In May 2018, when he was nearly 93, Mahathir became the world’s oldest serving prime minister after leading the opposition Pakatan Harapan coalition to a shock victory in a general election against his former UMNO party. 

The United Malays National Organization, which had ruled Malaysia since independence 61 years earlier, had become tainted by a massive corruption scandal, which implicated then-Prime Minister Najib Razak. 

While campaigning on a platform of ridding government of corruption and removing Najib from power over the 1MDB financial scandal, Mahathir became an unlikely ally of his former protégés, opposition leader Anwar Ibrahim.

The duo’s parties joined forces with each other and other opposition groups in forming Pakatan Harapan, or Alliance of Hope. The bloc handed UMNO a drubbing at the polls, the likes of which the country’s predominant party had never seen. 

“To be a great leader, one needs to have good strategies, be knowledgeable and able to predict the future,” Dr. M had said once.

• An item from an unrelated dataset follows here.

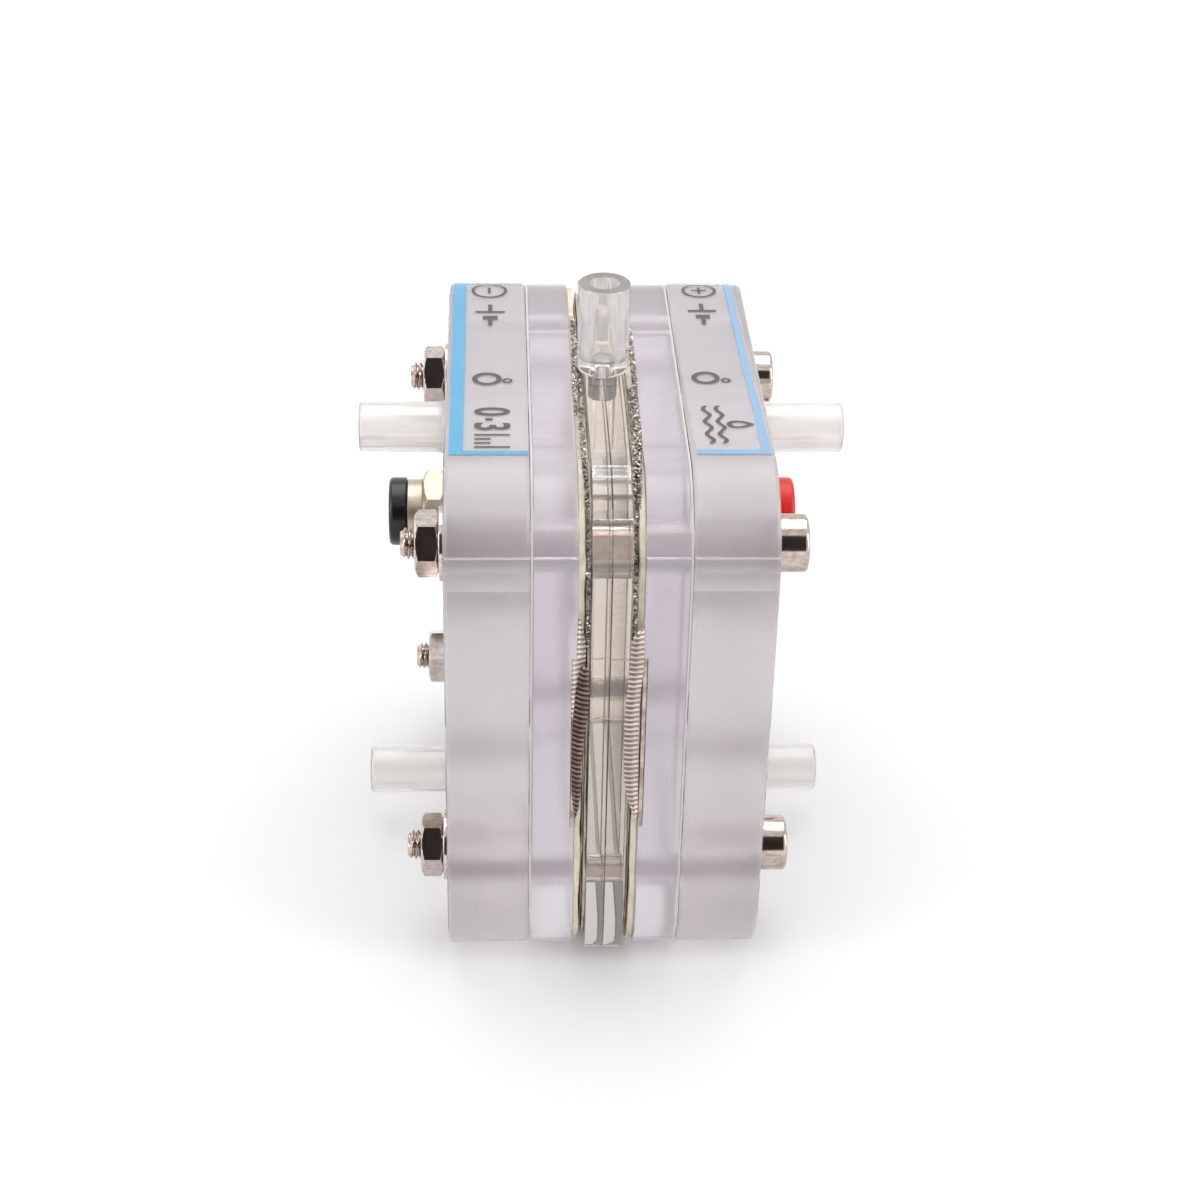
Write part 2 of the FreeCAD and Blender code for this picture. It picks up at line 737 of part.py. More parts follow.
for name, side in sides:
    outer_plate(name, side)
    inner_plate(name, side)
    centre_frame(name, side)
    gasket(name, side)
    membrane(name, side)
    frame_seal(name, side)
    oxygen_electrode(name, side)
    hydrogen_electrode(name, side)
    collector(name, side)
    hose_stub("hose_stub_%s_upper" % name, side, port_up)
    hose_stub("hose_stub_%s_lower" % name, side, "-" + port_up)
    jack(name, side)
    jack_ring(name, side)
    washer(
        "jack_washer_" + name, outer_face_at, jack_across, "plate_side / 2 + " + jack_up,
        "jack_washer_diameter", "jack_thread + 2 * jack_hole_gap", "jack_washer_thickness", side,
    )
    label(name, side)
hydrogen_outlet()
for depth, across in (("front", "-" + bolt_place), ("rear", bolt_place)):
    for level, up in (("upper", bolt_place), ("lower", "-" + bolt_place)):
        corner = depth + "_" + level
        bolt(corner, across, up)
        nut(corner, across, up)
        for end, side in (("nut", -1), ("head", 1)):
            washer(
                "%s_washer_%s" % (end, corner), outer_face_at, across, "plate_side / 2 + " + up,
                "washer_diameter", bolt_hole, "washer_thickness", side,
            )
doc.recompute()

# Nothing is written unless every piece came out whole
for item in doc.Objects:
    if "Invalid" in item.State or "Error" in item.State:
        raise RuntimeError(item.Name + " failed")
pieces = [item for item in doc.Objects if item.isDerivedFrom("PartDesign::Body")]
for piece in pieces:
    if piece.Shape.isNull() or not piece.Shape.isValid() or len(piece.Shape.Solids) != 1:
        raise RuntimeError(piece.Label + " is not one sound solid")
os.makedirs("parts", exist_ok=True)
for piece in pieces:
    piece.Shape.exportStep("parts/%s.step" % piece.Label)
print(len(pieces), "pieces written")
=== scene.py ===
import math

import bmesh
import bpy
from mathutils import Matrix, Vector, noise


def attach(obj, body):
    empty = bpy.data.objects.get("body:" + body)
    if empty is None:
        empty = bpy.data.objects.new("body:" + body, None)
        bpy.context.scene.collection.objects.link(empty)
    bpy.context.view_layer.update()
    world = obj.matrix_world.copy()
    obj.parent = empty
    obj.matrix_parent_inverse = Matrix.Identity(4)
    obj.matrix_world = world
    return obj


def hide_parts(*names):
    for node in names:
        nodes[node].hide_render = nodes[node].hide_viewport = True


mm = 0.001  # sizes below are in millimetres, and the scene is in metres
sides = (("Left", -1), ("Right", 1))

# places that the pieces share, from the middle of the stack and from the ground
stackValues = {
    "side": 54,
    "middle": 27,
    "frameFace": 1.85,
    "innerFace": 3.0,
    "cementPlane": 7.2,
    "outerFace": 15.2,
    "window": (27, 45),
    "windowCorner": 3,
    "openingReach": (14.5, 23.5),  # the acrylic's openings and their walls lie within this of the middle
    "boltPlace": 17.5,
    "portUp": 20.6,
}

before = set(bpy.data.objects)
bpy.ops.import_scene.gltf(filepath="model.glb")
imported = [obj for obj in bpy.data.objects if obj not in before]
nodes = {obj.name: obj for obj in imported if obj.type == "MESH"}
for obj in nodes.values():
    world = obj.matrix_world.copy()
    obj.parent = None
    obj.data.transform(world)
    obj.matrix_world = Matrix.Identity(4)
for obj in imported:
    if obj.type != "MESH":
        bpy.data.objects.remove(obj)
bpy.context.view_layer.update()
scene = bpy.context.scene
scene.view_settings.view_transform = "Standard"
print("frame loaded,", len(nodes), "nodes")


# small helpers

def linearColour(hexText):
    # one hex colour as it is seen on a screen, turned to the linear values that shaders take
    values = []
    for place in (1, 3, 5):
        c = int(hexText[place:place + 2], 16) / 255
        values.append(c / 12.92 if c <= 0.04045 else ((c + 0.055) / 1.055) ** 2.4)
    return (*values, 1.0)


def setInputs(node, inputs):
    # an input takes a value or another node's output; a bare node stands for its first live output
    for name, value in inputs.items():
        if isinstance(value, bpy.types.Node):
            value = next(socket for socket in value.outputs if socket.enabled)
        if isinstance(value, bpy.types.NodeSocket):
            node.id_data.links.new(value, node.inputs[name])
        else:
            node.inputs[name].default_value = value


def addNode(tree, kind, inputs=None, **settings):
    node = tree.nodes.new(kind)
    for name, value in settings.items():
        setattr(node, name, value)
    setInputs(node, inputs or {})
    return node


def newMaterial(name):
    material = bpy.data.materials.new(name)
    material.use_nodes = True
    tree = material.node_tree
    tree.nodes.clear()
    shader = addNode(tree, "ShaderNodeBsdfPrincipled")
    addNode(tree, "ShaderNodeOutputMaterial", {"Surface": shader})
    return material, tree, shader


def span(sign, near, far):
    # the lower and the higher of two places, on the right side or mirrored to the left
    return sorted((sign * near, sign * far))


def surfacePattern(tree, lengths, detail=2.0, harshness=0.5):
    # a cloudy pattern on object coordinates, with a length in millimetres along each axis
    place = addNode(tree, "ShaderNodeTexCoord").outputs["Object"]
    scale = [1000 / length for length in lengths]
    place = addNode(tree, "ShaderNodeMapping", {"Scale": scale, "Vector": place})
    return addNode(tree, "ShaderNodeTexNoise", {
        "Scale": 1.0, "Detail": detail, "Roughness": harshness, "Vector": place})


def newObject(name, data):
    made = bpy.data.objects.new(name, data)
    scene.collection.objects.link(made)
    return made


def addObject(name, mesh, material, slotName, *replaced):
    piece = newObject(name, mesh)
    mesh.materials.clear()
    mesh.materials.append(material)
    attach(piece, "root")
    if replaced:
        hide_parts(*replaced)
    return piece


def addOnSide(side, name, mesh, material, slotName, node):
    addObject(name + side, mesh, material, slotName, node + "_" + side.lower())


def workedMesh(name, work):
    mesh = bpy.data.meshes.new(name)
    work.to_mesh(mesh)
    work.free()
    return mesh


def plainMesh(name, corners, faces, edges=()):
    mesh = bpy.data.meshes.new(name)
    mesh.from_pydata([Vector(corner) * mm for corner in corners], edges, [tuple(face) for face in faces])
    return mesh


def gridFaces(rows, wide, ringed=False, closed=False):
    # faces between rows of corners, round each row if ringed, and from the last row to the first if closed
    faces = []
    for row in range(rows if closed else rows - 1):
        here, after = row * wide, (row + 1) % rows * wide
        for column in range(wide if ringed else wide - 1):
            beside = (column + 1) % wide
            faces.append((here + column, here + beside, after + beside, after + column))
    return faces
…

Mahathir returned to office as a nonagenarian after forming a pact with Anwar, in which he agreed to hand over power to the younger politician after two years.

But infighting among Pakatan’s constituent parties and the question of Anwar taking over brought about the government’s collapse in February 2020, when Mahathir resigned as PM.

This time around, Mahathir again tried to bring the opposition together under one umbrella but failed.

Political observers said his loss in Saturday’s election almost certainly spelled the end of his political career.

But looking at Mahathir’s history, it may be foolish to write him off – even at 97.